To that end, the countries, including the neutral Turkmenistan, will have to specify their foreign policy vectors by choosing either West or Russia.

“Unaccounted” Chinese Factor

Speaking of the Caspian region, one should not ignore another factor that has become rather substantial recently – China’s economic investments.

“China has seriously intensified its activity in the region. Last summer, the third line of the Central Asia-China gas pipeline network was put into service. The C line was designed to deliver 25 billion cu m of gas annually. At present, China buys gas overwhelmingly from the region. The new price parameters of the deals are not disclosed.  Investing in development of gas pipeline from Turkmenistan to China continues as well.  Construction of a D line may significantly change the regional gas market,” Pritchin says. “When the eastern projects are put into service, Russia will get a chance to supply gas to both Europe and Asia-Pacific region and will become a major Eurasian gas hub.”

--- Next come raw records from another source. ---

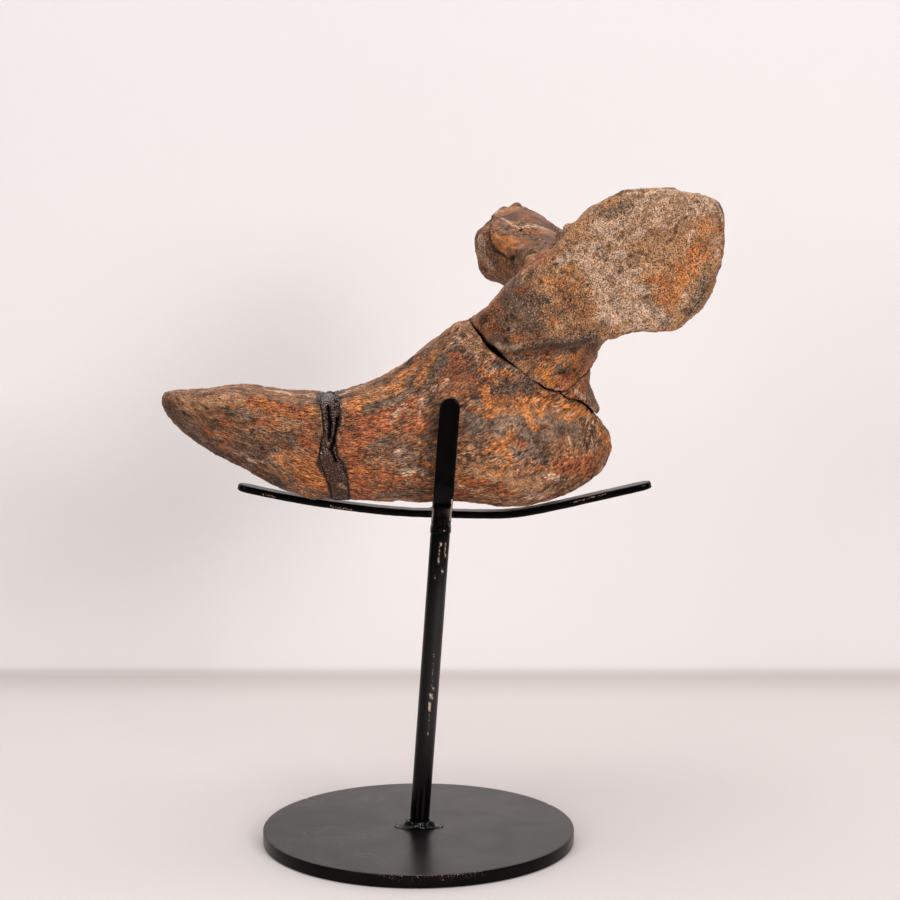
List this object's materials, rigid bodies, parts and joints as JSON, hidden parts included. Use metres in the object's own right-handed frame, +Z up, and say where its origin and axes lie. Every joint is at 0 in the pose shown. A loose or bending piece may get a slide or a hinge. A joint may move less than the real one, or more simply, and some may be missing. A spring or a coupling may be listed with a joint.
{
  "type": "fossil vertebra on a cradle stand",
  "caption": "Fossil vertebra, tapered at one end and flaring into broad processes at the other, cracked and glued, resting in a black welded cradle on a leaning post and round base.",
  "frame": {"origin": "centre of the underside of the base disc", "axes": "+X to the right along the long strip, +Y to the back along the cross strip, +Z up"},
  "size_m": [0.2197, 0.1532, 0.2657],
  "materials": {
    "fossil_bone": "weathered, finely grained",
    "black_filler": "rough, part glossy",
    "black_paint": "satin"
  },
  "bodies": {
    "root": {"spine_fragment": "fossil_bone", "body_fragment": "fossil_bone", "wedge_chip": "fossil_bone", "arch_fragment": "fossil_bone", "far_process_fragment": "fossil_bone", "repair_band": "black_filler", "cradle_long_strip": "black_paint", "cradle_cross_strip": "black_paint", "post": "black_paint", "base_disc": "black_paint", "foot_weld": "black_paint", "top_weld": "black_paint", "cross_weld_front": "black_paint", "cross_weld_rear": "black_paint"}
  },
  "joints": []
}
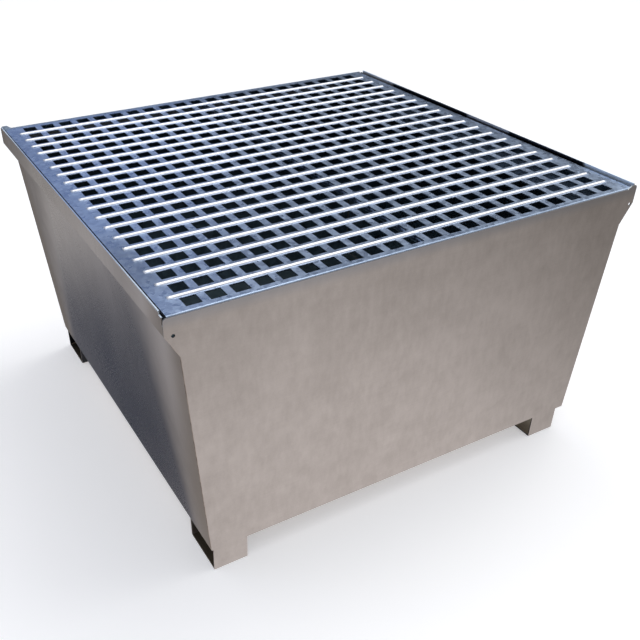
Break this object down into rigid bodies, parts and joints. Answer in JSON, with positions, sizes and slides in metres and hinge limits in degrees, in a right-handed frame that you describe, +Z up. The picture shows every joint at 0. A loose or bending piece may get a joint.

China keeps investing in economic projects. Although it has not expressed its stand on the Caspian region yet, very soon its economic participation will become tangible enough to be reckoned with. 

Stanislav Pritchin believes the pragmatism of the parties and the experience they have gained since the cold war, when the USSR and Europe actively cooperated in the energy field despite USA’s disfavor, can become a way out of the gas labyrinths of politics. 

 “Russia and EU are neighbors, it is a fact that cannot be changed, and their dependence on each other in the energy field will not disappear either. The decline in the relationships will repeat unless there is mutual respect,” says the analyst.